┏━━

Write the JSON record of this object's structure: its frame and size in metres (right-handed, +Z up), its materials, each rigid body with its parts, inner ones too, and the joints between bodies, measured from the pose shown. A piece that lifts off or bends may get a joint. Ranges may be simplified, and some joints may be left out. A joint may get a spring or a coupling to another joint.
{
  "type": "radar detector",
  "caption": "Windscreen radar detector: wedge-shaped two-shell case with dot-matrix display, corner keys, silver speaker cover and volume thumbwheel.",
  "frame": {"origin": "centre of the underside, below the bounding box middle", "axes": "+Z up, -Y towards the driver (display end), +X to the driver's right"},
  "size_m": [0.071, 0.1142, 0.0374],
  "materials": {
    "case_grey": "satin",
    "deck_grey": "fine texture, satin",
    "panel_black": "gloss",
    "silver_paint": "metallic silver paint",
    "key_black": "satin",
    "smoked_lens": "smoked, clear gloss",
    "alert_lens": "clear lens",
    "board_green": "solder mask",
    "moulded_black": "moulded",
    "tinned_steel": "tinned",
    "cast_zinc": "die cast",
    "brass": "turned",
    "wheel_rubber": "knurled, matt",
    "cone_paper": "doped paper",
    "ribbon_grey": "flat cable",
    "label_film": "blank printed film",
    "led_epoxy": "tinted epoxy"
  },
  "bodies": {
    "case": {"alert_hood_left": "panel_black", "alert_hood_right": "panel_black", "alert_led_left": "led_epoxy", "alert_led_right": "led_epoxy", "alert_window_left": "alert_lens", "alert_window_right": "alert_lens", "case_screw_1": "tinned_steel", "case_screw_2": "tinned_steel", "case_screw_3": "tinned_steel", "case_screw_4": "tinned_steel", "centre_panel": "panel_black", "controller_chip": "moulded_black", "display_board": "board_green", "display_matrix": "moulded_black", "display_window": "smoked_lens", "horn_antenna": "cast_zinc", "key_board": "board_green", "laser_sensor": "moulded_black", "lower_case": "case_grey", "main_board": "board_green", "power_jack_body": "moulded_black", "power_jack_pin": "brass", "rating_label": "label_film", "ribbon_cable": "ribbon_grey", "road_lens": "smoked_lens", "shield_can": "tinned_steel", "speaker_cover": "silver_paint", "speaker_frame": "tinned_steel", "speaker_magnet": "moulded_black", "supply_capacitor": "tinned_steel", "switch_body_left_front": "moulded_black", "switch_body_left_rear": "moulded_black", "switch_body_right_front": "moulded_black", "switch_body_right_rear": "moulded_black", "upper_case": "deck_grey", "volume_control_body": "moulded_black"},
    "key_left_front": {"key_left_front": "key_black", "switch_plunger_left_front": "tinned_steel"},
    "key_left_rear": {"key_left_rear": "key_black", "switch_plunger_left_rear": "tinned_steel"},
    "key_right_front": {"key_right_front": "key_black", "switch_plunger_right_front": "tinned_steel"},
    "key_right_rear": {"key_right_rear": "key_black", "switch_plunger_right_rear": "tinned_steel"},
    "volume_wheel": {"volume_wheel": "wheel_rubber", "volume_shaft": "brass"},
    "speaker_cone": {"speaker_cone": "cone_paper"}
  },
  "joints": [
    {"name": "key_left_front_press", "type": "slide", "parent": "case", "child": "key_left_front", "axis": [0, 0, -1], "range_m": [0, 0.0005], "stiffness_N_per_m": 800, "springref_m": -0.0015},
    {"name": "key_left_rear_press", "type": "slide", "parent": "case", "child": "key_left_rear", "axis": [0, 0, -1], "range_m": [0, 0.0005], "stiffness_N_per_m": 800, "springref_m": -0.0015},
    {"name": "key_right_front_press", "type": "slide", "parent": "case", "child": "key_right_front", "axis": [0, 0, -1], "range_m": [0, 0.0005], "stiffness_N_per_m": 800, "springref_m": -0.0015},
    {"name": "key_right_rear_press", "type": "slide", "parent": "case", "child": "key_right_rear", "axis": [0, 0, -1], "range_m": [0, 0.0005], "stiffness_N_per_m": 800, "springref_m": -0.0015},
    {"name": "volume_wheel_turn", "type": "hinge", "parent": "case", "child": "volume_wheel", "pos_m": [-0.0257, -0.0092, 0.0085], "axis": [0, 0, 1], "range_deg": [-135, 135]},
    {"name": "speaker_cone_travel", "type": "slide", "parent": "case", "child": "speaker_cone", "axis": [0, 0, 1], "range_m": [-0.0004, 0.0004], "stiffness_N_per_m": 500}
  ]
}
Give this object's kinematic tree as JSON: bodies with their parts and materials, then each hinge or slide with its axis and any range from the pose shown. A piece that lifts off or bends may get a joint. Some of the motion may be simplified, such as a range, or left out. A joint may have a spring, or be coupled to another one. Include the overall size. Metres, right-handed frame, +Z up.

┗━━
┏━━

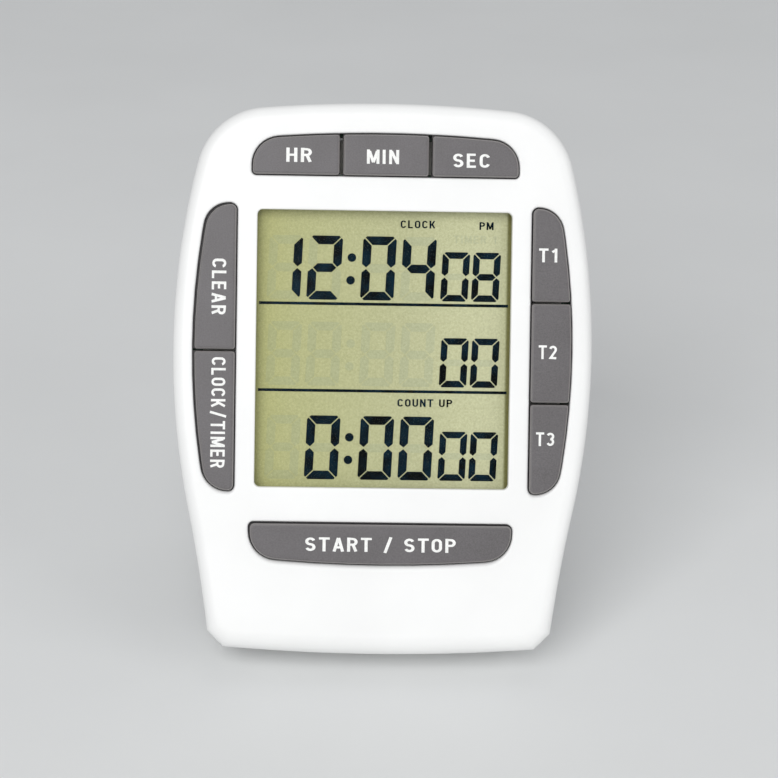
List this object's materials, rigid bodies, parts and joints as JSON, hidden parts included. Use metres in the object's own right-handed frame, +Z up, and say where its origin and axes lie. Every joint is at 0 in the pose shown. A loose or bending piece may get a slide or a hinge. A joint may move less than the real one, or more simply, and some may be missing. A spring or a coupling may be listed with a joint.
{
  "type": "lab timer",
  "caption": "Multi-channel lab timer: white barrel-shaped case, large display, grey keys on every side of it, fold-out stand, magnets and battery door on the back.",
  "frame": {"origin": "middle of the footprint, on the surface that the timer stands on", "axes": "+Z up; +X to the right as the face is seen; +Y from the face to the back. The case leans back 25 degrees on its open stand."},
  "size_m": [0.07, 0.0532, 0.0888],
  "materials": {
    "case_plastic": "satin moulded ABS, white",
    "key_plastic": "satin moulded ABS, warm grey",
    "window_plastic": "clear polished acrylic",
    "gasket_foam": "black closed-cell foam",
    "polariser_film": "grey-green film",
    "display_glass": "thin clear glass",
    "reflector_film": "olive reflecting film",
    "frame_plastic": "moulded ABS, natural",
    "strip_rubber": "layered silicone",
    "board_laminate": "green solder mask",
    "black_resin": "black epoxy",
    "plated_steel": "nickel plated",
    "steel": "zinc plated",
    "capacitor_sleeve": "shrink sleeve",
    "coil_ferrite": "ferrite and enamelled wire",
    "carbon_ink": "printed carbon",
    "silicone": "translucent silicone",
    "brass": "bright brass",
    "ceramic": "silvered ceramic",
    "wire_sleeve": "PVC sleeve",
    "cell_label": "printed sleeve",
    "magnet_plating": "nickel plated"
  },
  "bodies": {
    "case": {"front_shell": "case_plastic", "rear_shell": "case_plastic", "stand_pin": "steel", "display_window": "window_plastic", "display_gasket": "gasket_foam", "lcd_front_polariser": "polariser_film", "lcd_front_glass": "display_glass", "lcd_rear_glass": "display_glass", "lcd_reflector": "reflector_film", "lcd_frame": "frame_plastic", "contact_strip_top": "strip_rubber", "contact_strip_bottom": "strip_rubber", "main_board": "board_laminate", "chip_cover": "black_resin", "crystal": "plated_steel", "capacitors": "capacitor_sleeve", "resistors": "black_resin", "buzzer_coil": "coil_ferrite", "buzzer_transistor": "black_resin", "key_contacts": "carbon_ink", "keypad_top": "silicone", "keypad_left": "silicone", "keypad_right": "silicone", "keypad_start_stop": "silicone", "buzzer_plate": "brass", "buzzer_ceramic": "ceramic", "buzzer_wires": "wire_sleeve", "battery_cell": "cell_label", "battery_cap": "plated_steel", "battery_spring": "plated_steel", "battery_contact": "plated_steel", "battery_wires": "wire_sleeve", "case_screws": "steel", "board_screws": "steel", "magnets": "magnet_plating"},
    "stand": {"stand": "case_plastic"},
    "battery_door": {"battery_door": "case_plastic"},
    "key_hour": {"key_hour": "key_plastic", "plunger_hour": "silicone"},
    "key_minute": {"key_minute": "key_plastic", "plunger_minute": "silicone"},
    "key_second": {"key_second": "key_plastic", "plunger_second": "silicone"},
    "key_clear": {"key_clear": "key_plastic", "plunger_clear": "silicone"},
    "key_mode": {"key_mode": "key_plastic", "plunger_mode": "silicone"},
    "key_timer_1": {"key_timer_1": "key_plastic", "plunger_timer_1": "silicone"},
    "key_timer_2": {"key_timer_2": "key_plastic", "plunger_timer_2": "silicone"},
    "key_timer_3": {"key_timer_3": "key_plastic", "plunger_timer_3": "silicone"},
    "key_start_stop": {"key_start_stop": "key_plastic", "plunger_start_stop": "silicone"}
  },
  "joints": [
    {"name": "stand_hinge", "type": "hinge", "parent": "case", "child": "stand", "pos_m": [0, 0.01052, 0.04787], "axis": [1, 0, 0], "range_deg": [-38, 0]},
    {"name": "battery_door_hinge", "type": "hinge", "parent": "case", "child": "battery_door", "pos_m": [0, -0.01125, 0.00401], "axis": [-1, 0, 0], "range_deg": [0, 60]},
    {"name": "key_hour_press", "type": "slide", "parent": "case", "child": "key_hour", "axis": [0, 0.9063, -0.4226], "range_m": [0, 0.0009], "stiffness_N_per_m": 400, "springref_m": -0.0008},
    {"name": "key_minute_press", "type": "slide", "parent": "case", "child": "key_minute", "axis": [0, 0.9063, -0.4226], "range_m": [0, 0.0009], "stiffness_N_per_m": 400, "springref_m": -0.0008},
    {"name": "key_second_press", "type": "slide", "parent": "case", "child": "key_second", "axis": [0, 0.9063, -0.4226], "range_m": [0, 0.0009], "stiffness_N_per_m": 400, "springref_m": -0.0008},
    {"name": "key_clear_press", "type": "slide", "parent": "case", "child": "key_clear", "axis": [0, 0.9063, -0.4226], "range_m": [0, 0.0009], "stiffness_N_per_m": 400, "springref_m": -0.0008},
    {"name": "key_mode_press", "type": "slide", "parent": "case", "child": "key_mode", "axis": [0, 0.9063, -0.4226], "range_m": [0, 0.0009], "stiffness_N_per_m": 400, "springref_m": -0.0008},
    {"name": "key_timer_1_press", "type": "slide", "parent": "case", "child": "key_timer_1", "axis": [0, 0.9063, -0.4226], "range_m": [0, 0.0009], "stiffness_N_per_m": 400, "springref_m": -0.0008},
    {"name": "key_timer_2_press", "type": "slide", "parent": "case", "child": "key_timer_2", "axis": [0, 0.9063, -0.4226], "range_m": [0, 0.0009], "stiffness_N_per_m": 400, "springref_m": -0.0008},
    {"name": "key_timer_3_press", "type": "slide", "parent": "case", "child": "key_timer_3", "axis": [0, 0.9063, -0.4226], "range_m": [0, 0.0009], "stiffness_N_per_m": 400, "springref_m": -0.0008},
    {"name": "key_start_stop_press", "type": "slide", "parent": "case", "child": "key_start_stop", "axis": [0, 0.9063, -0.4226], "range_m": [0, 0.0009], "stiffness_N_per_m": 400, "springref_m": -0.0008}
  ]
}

┗━━

### [What to work on]
Write only the number of lines in the records that include the word "bends".

### [Exercise output]
2